L’épée au clair, Owen fauchait avec fougue. Une demi-douzaine de Worgros s’étaient allongés dans son sillage, aux côtés des dépouilles gisant sur la terre rouge. Sans se retourner, il entendait les coups acharnés de ses alliés.
Sachant pertinemment qu’ils ne feraient pas la différence par leur offensive, mais qu’ils seraient bien plus utiles en tant que messagers, Owen les fit contourner les amas de guerriers qui se confrontaient. Des étendards à tête de Lion et des bannières de bataillons koordiens flottaient au vent, plantés à même le sol boueux, qui luisait sous la lune. Leur positions permit à Owen d’évaluer l’avancée de la bataille : Koordie reculait sous les assauts sans fin des démons venus de la mer.
Le chevalier jura entre ses molaires. Il cherchait, infructueusement depuis quelque temps, des chefs de bataillon. Au sud des Mâchoires, les capitaines avaient reçu le message et redoublaient d’effort pour tenir la horde en dehors de l’Anneau. Mais, plus au nord, le constat s’avérait moins enthousiasmant. Avaient-ils tous péri ? Ou avaient-ils tous rejoint l’Anneau, se réfugiant derrière le mur de protection ? Ce devait être le cas. Sur cette partie du territoire, seuls les soldats dépourvus d’officiers supérieurs s’entêtaient à combattre hors des murailles.
Soudain, un cor de guerre koordiens sonna au nord. Owen poussa sa monture dans cette direction. Sur son chemin, un Worgro et un homme en armure échangeaient des coups violents. Le chevalier percuta l’ennemi avec son cheval, le faisant tomber au sol, avant qu’un sabot ne lui brise le crâne pour en extraire la cervelle. Le soldat parut d’abord étonné puis, reprenant son sang-froid, remercia son sauveur.
— Tenez bon ! lança la Hyène. La magie vient ! Bientôt, nos lanceurs de sorts rejoindront les rangs. Transmettez le message. Courage, koordiens !

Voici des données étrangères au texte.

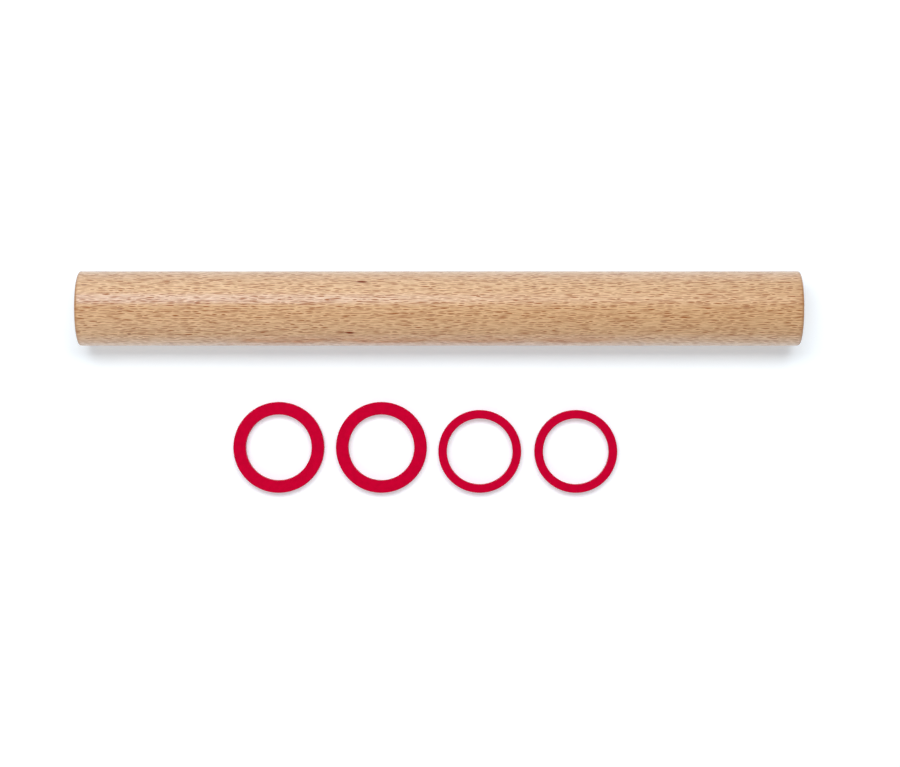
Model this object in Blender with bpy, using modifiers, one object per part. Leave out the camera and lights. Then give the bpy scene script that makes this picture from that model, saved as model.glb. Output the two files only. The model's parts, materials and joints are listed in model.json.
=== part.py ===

Sur ce, Owen relança sa monture au galop. La piste des appels réalisés avec une corne koordienne mena la Hyène et son équipe droit sur un conflit, sur la partie septentrionale des Mâchoires. Agglutinés entre les deux pans d’une large brèche, les soldats humains dominaient la harde vociférante. Pour combien de temps encore ? La réponse était plus qu’incertaine, puisque le cor ayant tonné avait sûrement annoncé la retraite. Des rochers des forme rhombique et provenant de firmament criblaient leurs défenses. Un suzerain-sorcier les avait indéniablement pris pour cible.
Owen perçut l’accélération de la monture de Nicolas, sur son côté droit. Une fois à son niveau, la Hyène lui fit part de ses pensées.
— Le sud tiendra, fit Nicolas. Mais le nord faiblit dangereusement. De toutes les troupes qui nous avons croisées sur cette partie du champ de bataille, celle-ci est peut-être l’unique à posséder encore son chef. Il doit être prévenu de la renaissance du Lion. Mais toute la bonne volonté ne le protégera pas des assauts du sorcier.
— Que proposes-tu ?
— L’un des nôtres doit lui transmettre le message. Les autres, en revanche, devraient aller mettre un terme aux attaques du suzerain.
— Comment se répartir ? Tu connais mieux tes hommes que moi.
— Envoyons Bartholomé voir leur capitaine. Il est celui qui manie le mieux les mots. Il lui faudra user de cet art pour convaincre le chef de maintenir ses troupes en place malgré l’offensive magique de l’ennemi.
— Très bien.
Owen fit signe à l’ainé du groupe d’approcher. Il lui rapporta succinctement la discussion qu’il venait d’avoir avec Nicolas puis l’envoya rejoindre les soldats qui guerroyaient dans la brèche des Mâchoires. Ensuite, d’un mouvement giratoire de la main, il indiqua au reste de la troupe qu’ils changeaient de cap.